Four colleges of advanced education in Melbourne, Burwood, Bendigo, and Warrnambool were chosen to provide the training programs, for the designated teachers. A course planning committee created principles and a course content outline for a 20-day, one day per week special assistance training course. Course content focused on language, reading, mathematics, and identifying learning challenges. The course aimed to enable SARTs to devise and implement programs of special assistance in their respective schools. The acting director of teacher education sent invitations to all designated SARTs on 29 January, 1981, indicating that attendance was voluntary.

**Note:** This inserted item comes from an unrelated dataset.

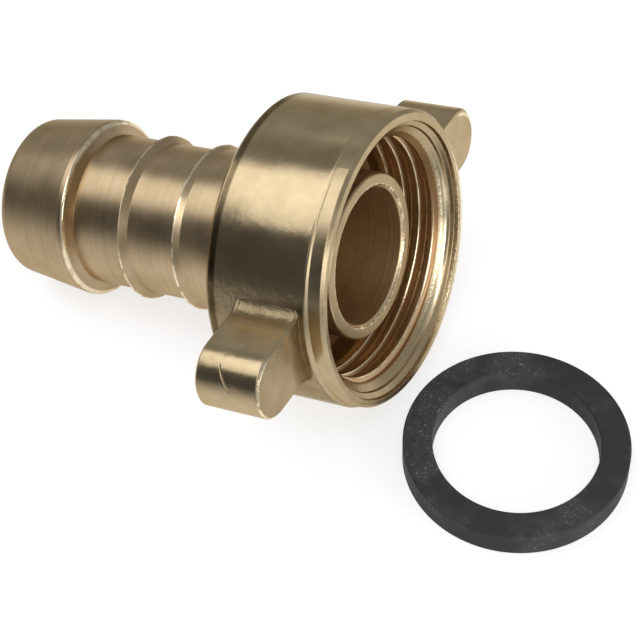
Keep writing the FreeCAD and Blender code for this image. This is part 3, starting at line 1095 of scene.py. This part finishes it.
@dataclass
class Studio:
    """White floor, a large soft lamp behind on the left, a fill, a side lamp, and the camera."""

    azimuth: float = 27.72
    elevation: float = 51.45
    roll: float = -2.24
    distance: float = 227.94
    aim: Place = (-2.162, 2.652, 0.0)
    lens: float = 114.27
    sensor: float = 36.0
    clip: Range = (0.01, 20.0)
    floor_side: float = 900.0
    floor_centre: Pair = (20.0, 10.0)
    floor_fade: Range = (145.0, 43.5)
    floor_base: Colour = (0.5, 0.5, 0.5, 1.0)
    floor_seen: Colour = (0.7, 0.7, 0.7, 1.0)
    floor_near: Colour = (0.54, 0.54, 0.54, 1.0)
    floor_far: Colour = (0.02, 0.02, 0.02, 1.0)
    lamps: tuple[Lamp, ...] = (
        Lamp("key", 190.0, 59.0, 0.8, (0.58, 0.7), 1.42),
        Lamp("fill", -70.0, 62.0, 0.9, (0.45, 0.45), 2.8),
        Lamp("side", -12.0, 18.0, 0.8, (0.5, 0.36), 3.2))
    room_level: float = 0.35
    spots: tuple[Spot, ...] = (
        Spot(-125.0, 12.0, 26.0, 52.0, -0.27),
        Spot(148.0, 42.0, 4.0, 18.0, -0.14),
        Spot(131.0, 26.0, 1.5, 6.0, 0.22))

    def _frame(self) -> tuple[Vector, Vector, Vector]:
        """Work out how the camera is turned.

        Returns:
            The camera's right, up and back directions.
        """
        turn, lift, roll = map(math.radians, (self.azimuth, self.elevation, self.roll))
        flat = math.cos(lift)
        back = Vector((math.sin(turn) * flat, -math.cos(turn) * flat, math.sin(lift)))
        right = Vector((math.cos(turn), math.sin(turn), 0.0))
        up = back.cross(right)
        sideways = right * math.cos(roll) + up * math.sin(roll)
        upright = up * math.cos(roll) - right * math.sin(roll)
        return sideways, upright, back

    def camera(self) -> None:
        """Place the camera at the photograph's angle."""
        right, up, back = self._frame()
        data = bpy.data.cameras.new("camera")
        data.lens = self.lens
        data.sensor_width = self.sensor
        data.clip_start, data.clip_end = self.clip
        camera = bpy.data.objects.new("camera", data)
        turned = Matrix((right, up, back)).transposed().to_4x4()
        place = Vector(self.aim) * MM + back * self.distance * MM
        camera.matrix_world = Matrix.Translation(place) @ turned
        bpy.context.scene.collection.objects.link(camera)
        bpy.context.scene.camera = camera

    def floor(self) -> None:
        """Lay the floor: it takes shadows, and shows pale to the camera and in the metal."""
        bpy.ops.object.select_all(action="DESELECT")
        bpy.ops.mesh.primitive_plane_add(size=self.floor_side * MM, location=(0.0, 0.0, 0.0))
        floor = bpy.context.object
        floor.name = floor.data.name = "floor"
        floor.data.materials.append(self._floor_white())

    def _floor_white(self) -> bpy.types.Material:
        """Make the floor's material, which glows for the camera and in reflections only.

        Returns:
            The material.
        """
        material, shader = new_material("floor_white")
        path = shader.add("ShaderNodeLightPath")
        camera = shader.wire(path, "Is Camera Ray")
        seen = camera.larger(shader.wire(path, "Is Glossy Ray"))
        seen = seen.larger(shader.wire(path, "Is Transmission Ray"))
        shown = shader.blend(self._close_by(shader), self.floor_far, self.floor_near)
        shown = shader.blend(camera, shown, self.floor_seen)
        matt = shader.add("ShaderNodeBsdfDiffuse", None, {"Color": self.floor_base})
        glow = shader.add("ShaderNodeEmission", None, {"Color": shown, "Strength": 1.0})
        lit = shader.add("ShaderNodeAddShader", None, {0: matt.outputs[0], 1: glow.outputs[0]})
        both = {0: seen, 1: matt.outputs[0], 2: lit.outputs[0]}
        surface = shader.add("ShaderNodeMixShader", None, both)
        shader.add("ShaderNodeOutputMaterial", None, {"Surface": surface.outputs[0]})
        return material

    def _close_by(self, shader: Shader) -> Wire:
        """Find the floor round the object.

        Args:
            shader: The material's nodes.

        Returns:
            1 near the object and 0 far from it.
        """
        place = shader.add("ShaderNodeTexCoord").outputs["Object"]
        parts = shader.add("ShaderNodeSeparateXYZ", None, {"Vector": place})
        ahead = shader.wire(parts, "X") / MM - self.floor_centre[0]
        aside = shader.wire(parts, "Y") / MM - self.floor_centre[1]
        return (ahead * ahead + aside * aside).root().step(*self.floor_fade)

    def world(self) -> None:
        """Surround the object with a grey room, darker low on the left and behind the lamp."""
        world = bpy.data.worlds.new("room")
        bpy.context.scene.world = world
        world.use_nodes = True
        shader = Shader(world.node_tree)
        way = shader.add("ShaderNodeTexCoord").outputs["Generated"]
        level = self.room_level
        for spot in self.spots:
            level = level + spot.shade(shader, way)
        grey = {"Red": level, "Green": level, "Blue": level}
        shade = shader.add("ShaderNodeCombineColor", None, grey).outputs[0]
        room = shader.add("ShaderNodeBackground", None, {"Color": shade, "Strength": 1.0})
        white = shader.add("ShaderNodeBackground", None, {"Color": WHITE, "Strength": 1.0})
        seen = shader.wire(shader.add("ShaderNodeLightPath"), "Is Camera Ray")
        both = {0: seen, 1: room.outputs[0], 2: white.outputs[0]}
        surface = shader.add("ShaderNodeMixShader", None, both)
        shader.add("ShaderNodeOutputWorld", None, {"Surface": surface.outputs[0]})

    def build(self) -> None:
        """Set up the floor, the lamps, the room and the camera."""
        self.floor()
        for lamp in self.lamps:
            lamp.hang()
        self.world()
        self.camera()
        bpy.context.scene.view_settings.view_transform = "Standard"


def corners(box: tuple[Vector, Vector]) -> list[list[float]]:
    """Return a box's two corners as plain numbers."""
    return [list(map(float, corner)) for corner in box]


def main() -> None:
    """Build the looks round the frame."""
    logging.basicConfig(level=logging.INFO, format="%(name)s: %(message)s")
    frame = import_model()
    coupling = Coupling(Lie.from_joint(frame["joints"][0], HINGE_LEVEL))
    Studio().build()
    coupling.build(frame["nodes"])


if __name__ == "__main__":
    main()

Most SARTs enrolled in the course. Many teachers from schools of less than 300 pupils were voluntarily designated by their principals as SARTs and also sought enrollment. As a result, not all requests for the in-service training course in the Special Assistance Program could be met in the first year of its availability. Throughout 1981, 290 SARTs undertook the course.

A survey of 160 teachers who completed this course found that, despite initial concerns, support was given from school principals and teachers for the concept of SART. However, most SARTs felt they needed more training in special education to fulfil their roles. AREA shared a concern that teachers undertaking SART duties were not qualified in special education, but their proposals to the course committee were rejected.